Your task is to print all of the data word for word.

— START OF Raw data —

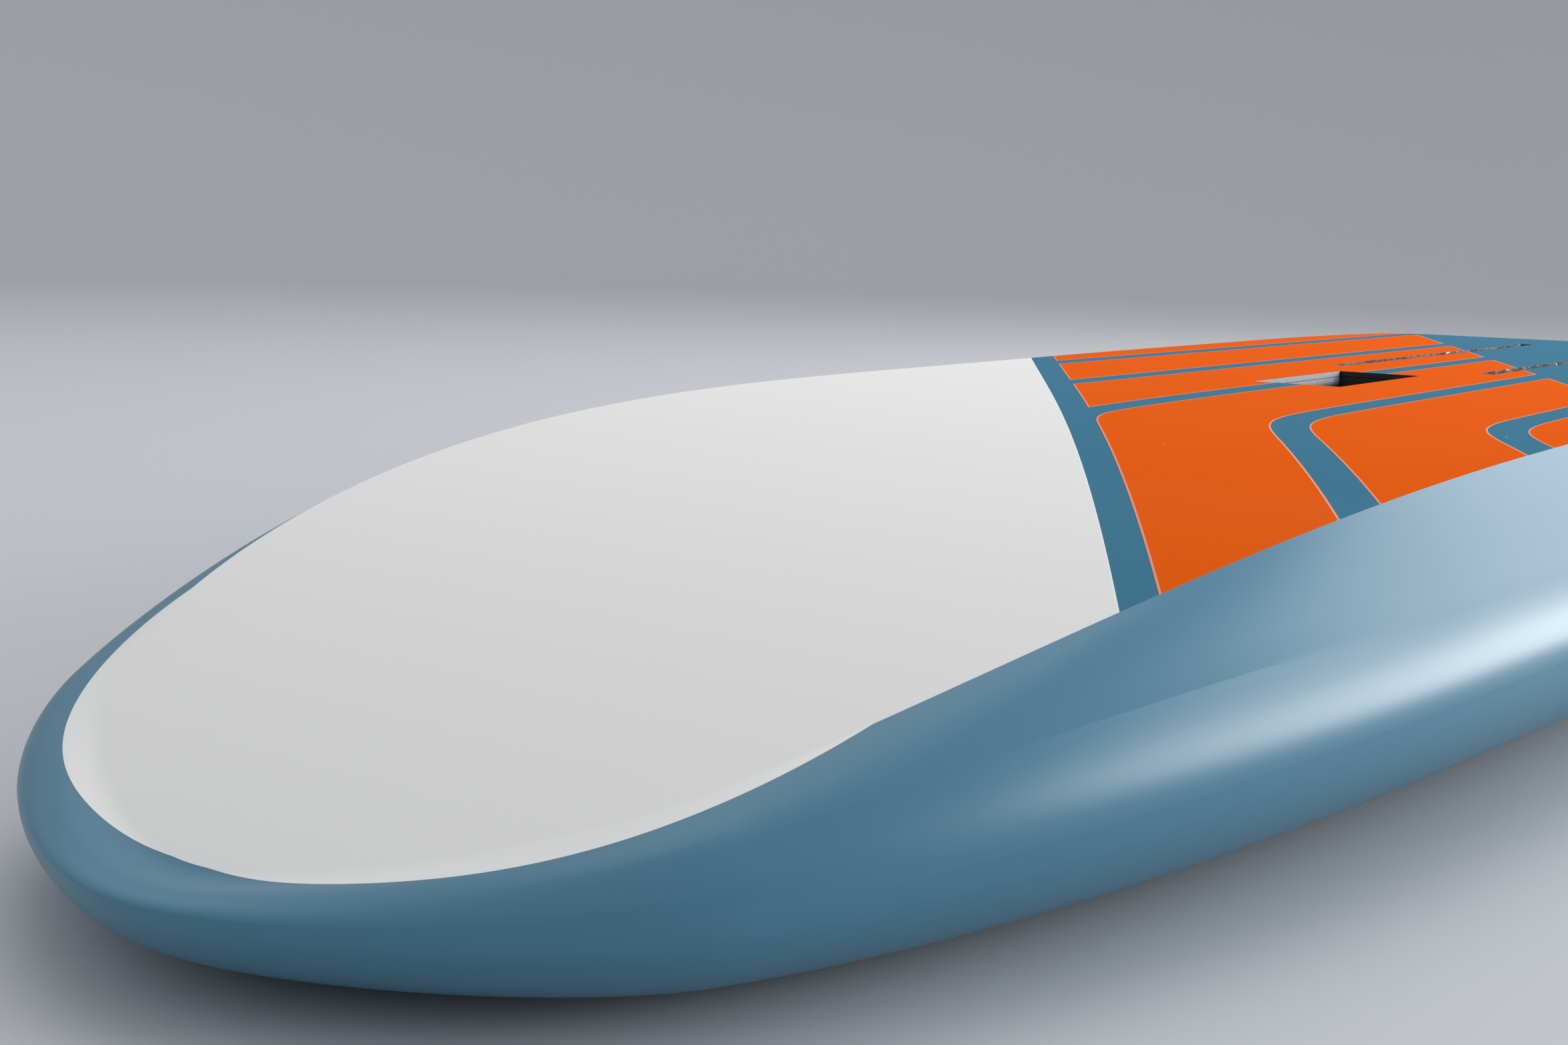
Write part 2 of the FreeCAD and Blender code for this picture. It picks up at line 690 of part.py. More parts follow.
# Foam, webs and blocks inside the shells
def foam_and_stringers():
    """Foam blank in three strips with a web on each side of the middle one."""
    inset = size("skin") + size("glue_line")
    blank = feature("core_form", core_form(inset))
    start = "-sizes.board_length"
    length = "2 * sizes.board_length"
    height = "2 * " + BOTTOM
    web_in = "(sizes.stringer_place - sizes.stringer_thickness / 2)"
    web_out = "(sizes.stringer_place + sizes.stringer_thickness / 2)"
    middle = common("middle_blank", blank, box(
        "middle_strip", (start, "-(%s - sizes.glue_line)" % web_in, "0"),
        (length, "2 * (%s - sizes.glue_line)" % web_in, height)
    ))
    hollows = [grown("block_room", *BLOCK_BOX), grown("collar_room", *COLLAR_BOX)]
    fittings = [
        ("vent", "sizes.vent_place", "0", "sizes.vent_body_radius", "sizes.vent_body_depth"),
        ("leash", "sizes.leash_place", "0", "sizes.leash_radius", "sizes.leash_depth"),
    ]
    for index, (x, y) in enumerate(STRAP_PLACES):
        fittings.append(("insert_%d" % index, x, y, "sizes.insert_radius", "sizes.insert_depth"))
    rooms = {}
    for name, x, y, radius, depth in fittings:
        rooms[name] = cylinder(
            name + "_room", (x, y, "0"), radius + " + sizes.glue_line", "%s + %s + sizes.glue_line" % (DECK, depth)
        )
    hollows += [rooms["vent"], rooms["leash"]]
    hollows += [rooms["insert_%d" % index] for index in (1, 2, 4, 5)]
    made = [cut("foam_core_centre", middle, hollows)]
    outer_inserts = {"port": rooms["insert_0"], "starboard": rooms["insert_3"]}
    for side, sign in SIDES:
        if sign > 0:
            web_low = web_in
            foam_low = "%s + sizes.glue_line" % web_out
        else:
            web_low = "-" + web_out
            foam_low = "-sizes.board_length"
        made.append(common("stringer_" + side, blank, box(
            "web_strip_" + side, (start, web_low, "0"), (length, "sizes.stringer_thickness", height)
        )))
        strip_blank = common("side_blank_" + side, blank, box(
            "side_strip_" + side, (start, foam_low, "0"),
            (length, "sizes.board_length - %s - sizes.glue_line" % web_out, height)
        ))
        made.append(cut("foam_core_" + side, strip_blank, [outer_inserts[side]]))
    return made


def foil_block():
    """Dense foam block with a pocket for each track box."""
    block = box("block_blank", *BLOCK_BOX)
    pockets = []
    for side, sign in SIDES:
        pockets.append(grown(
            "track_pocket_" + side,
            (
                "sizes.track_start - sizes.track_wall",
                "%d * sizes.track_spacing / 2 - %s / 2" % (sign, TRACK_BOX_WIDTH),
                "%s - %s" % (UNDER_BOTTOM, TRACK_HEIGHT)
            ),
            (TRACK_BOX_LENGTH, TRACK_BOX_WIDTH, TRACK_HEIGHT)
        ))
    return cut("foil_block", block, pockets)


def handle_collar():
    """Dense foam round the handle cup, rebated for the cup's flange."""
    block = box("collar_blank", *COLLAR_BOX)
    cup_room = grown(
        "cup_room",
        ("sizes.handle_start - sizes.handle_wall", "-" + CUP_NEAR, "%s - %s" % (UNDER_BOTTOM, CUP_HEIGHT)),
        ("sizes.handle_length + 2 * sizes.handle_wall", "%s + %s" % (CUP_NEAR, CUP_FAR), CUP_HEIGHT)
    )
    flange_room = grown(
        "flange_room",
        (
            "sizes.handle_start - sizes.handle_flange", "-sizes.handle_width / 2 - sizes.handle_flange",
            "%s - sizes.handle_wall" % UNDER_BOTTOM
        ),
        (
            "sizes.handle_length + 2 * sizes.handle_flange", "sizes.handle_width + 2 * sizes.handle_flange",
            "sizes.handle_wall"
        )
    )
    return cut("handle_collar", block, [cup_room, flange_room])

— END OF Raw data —

### Worked solution
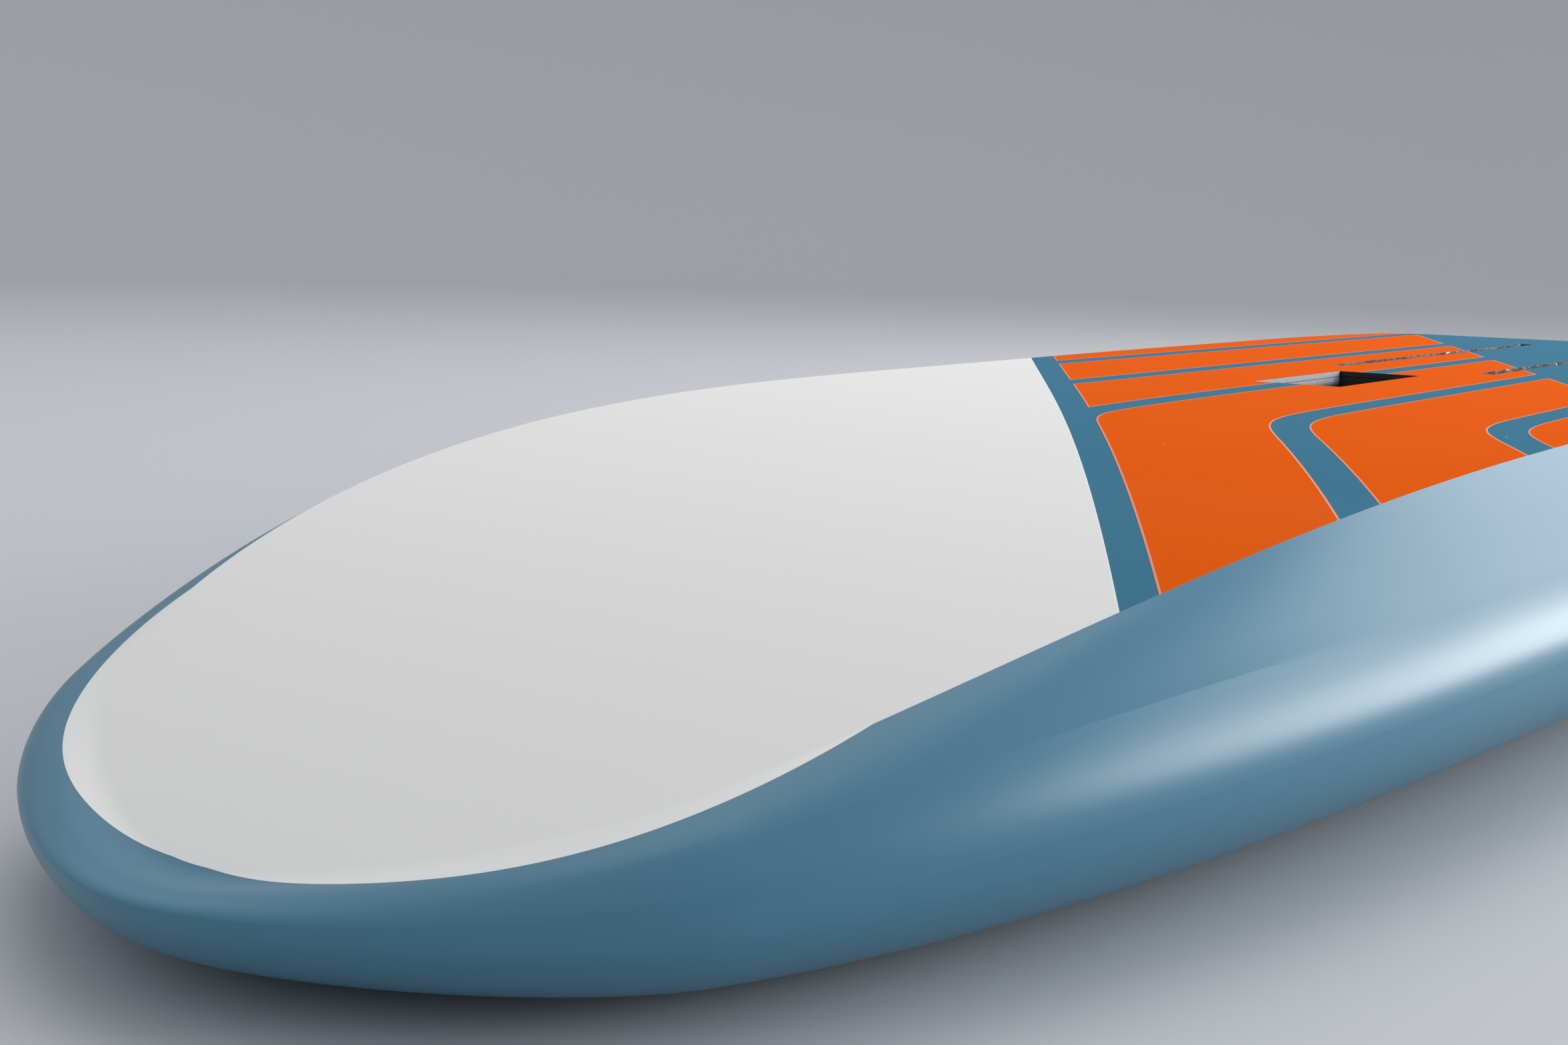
Write part 2 of the FreeCAD and Blender code for this picture. It picks up at line 690 of part.py. More parts follow.
# Foam, webs and blocks inside the shells
def foam_and_stringers():
    """Foam blank in three strips with a web on each side of the middle one."""
    inset = size("skin") + size("glue_line")
    blank = feature("core_form", core_form(inset))
    start = "-sizes.board_length"
    length = "2 * sizes.board_length"
    height = "2 * " + BOTTOM
    web_in = "(sizes.stringer_place - sizes.stringer_thickness / 2)"
    web_out = "(sizes.stringer_place + sizes.stringer_thickness / 2)"
    middle = common("middle_blank", blank, box(
        "middle_strip", (start, "-(%s - sizes.glue_line)" % web_in, "0"),
        (length, "2 * (%s - sizes.glue_line)" % web_in, height)
    ))
    hollows = [grown("block_room", *BLOCK_BOX), grown("collar_room", *COLLAR_BOX)]
    fittings = [
        ("vent", "sizes.vent_place", "0", "sizes.vent_body_radius", "sizes.vent_body_depth"),
        ("leash", "sizes.leash_place", "0", "sizes.leash_radius", "sizes.leash_depth"),
    ]
    for index, (x, y) in enumerate(STRAP_PLACES):
        fittings.append(("insert_%d" % index, x, y, "sizes.insert_radius", "sizes.insert_depth"))
    rooms = {}
    for name, x, y, radius, depth in fittings:
        rooms[name] = cylinder(
            name + "_room", (x, y, "0"), radius + " + sizes.glue_line", "%s + %s + sizes.glue_line" % (DECK, depth)
        )
    hollows += [rooms["vent"], rooms["leash"]]
    hollows += [rooms["insert_%d" % index] for index in (1, 2, 4, 5)]
    made = [cut("foam_core_centre", middle, hollows)]
    outer_inserts = {"port": rooms["insert_0"], "starboard": rooms["insert_3"]}
    for side, sign in SIDES:
        if sign > 0:
            web_low = web_in
            foam_low = "%s + sizes.glue_line" % web_out
        else:
            web_low = "-" + web_out
            foam_low = "-sizes.board_length"
        made.append(common("stringer_" + side, blank, box(
            "web_strip_" + side, (start, web_low, "0"), (length, "sizes.stringer_thickness", height)
        )))
        strip_blank = common("side_blank_" + side, blank, box(
            "side_strip_" + side, (start, foam_low, "0"),
            (length, "sizes.board_length - %s - sizes.glue_line" % web_out, height)
        ))
        made.append(cut("foam_core_" + side, strip_blank, [outer_inserts[side]]))
    return made


def foil_block():
    """Dense foam block with a pocket for each track box."""
    block = box("block_blank", *BLOCK_BOX)
    pockets = []
    for side, sign in SIDES:
        pockets.append(grown(
            "track_pocket_" + side,
            (
                "sizes.track_start - sizes.track_wall",
                "%d * sizes.track_spacing / 2 - %s / 2" % (sign, TRACK_BOX_WIDTH),
                "%s - %s" % (UNDER_BOTTOM, TRACK_HEIGHT)
            ),
            (TRACK_BOX_LENGTH, TRACK_BOX_WIDTH, TRACK_HEIGHT)
        ))
    return cut("foil_block", block, pockets)


def handle_collar():
    """Dense foam round the handle cup, rebated for the cup's flange."""
    block = box("collar_blank", *COLLAR_BOX)
    cup_room = grown(
        "cup_room",
        ("sizes.handle_start - sizes.handle_wall", "-" + CUP_NEAR, "%s - %s" % (UNDER_BOTTOM, CUP_HEIGHT)),
        ("sizes.handle_length + 2 * sizes.handle_wall", "%s + %s" % (CUP_NEAR, CUP_FAR), CUP_HEIGHT)
    )
    flange_room = grown(
        "flange_room",
        (
            "sizes.handle_start - sizes.handle_flange", "-sizes.handle_width / 2 - sizes.handle_flange",
            "%s - sizes.handle_wall" % UNDER_BOTTOM
        ),
        (
            "sizes.handle_length + 2 * sizes.handle_flange", "sizes.handle_width + 2 * sizes.handle_flange",
            "sizes.handle_wall"
        )
    )
    return cut("handle_collar", block, [cup_room, flange_room])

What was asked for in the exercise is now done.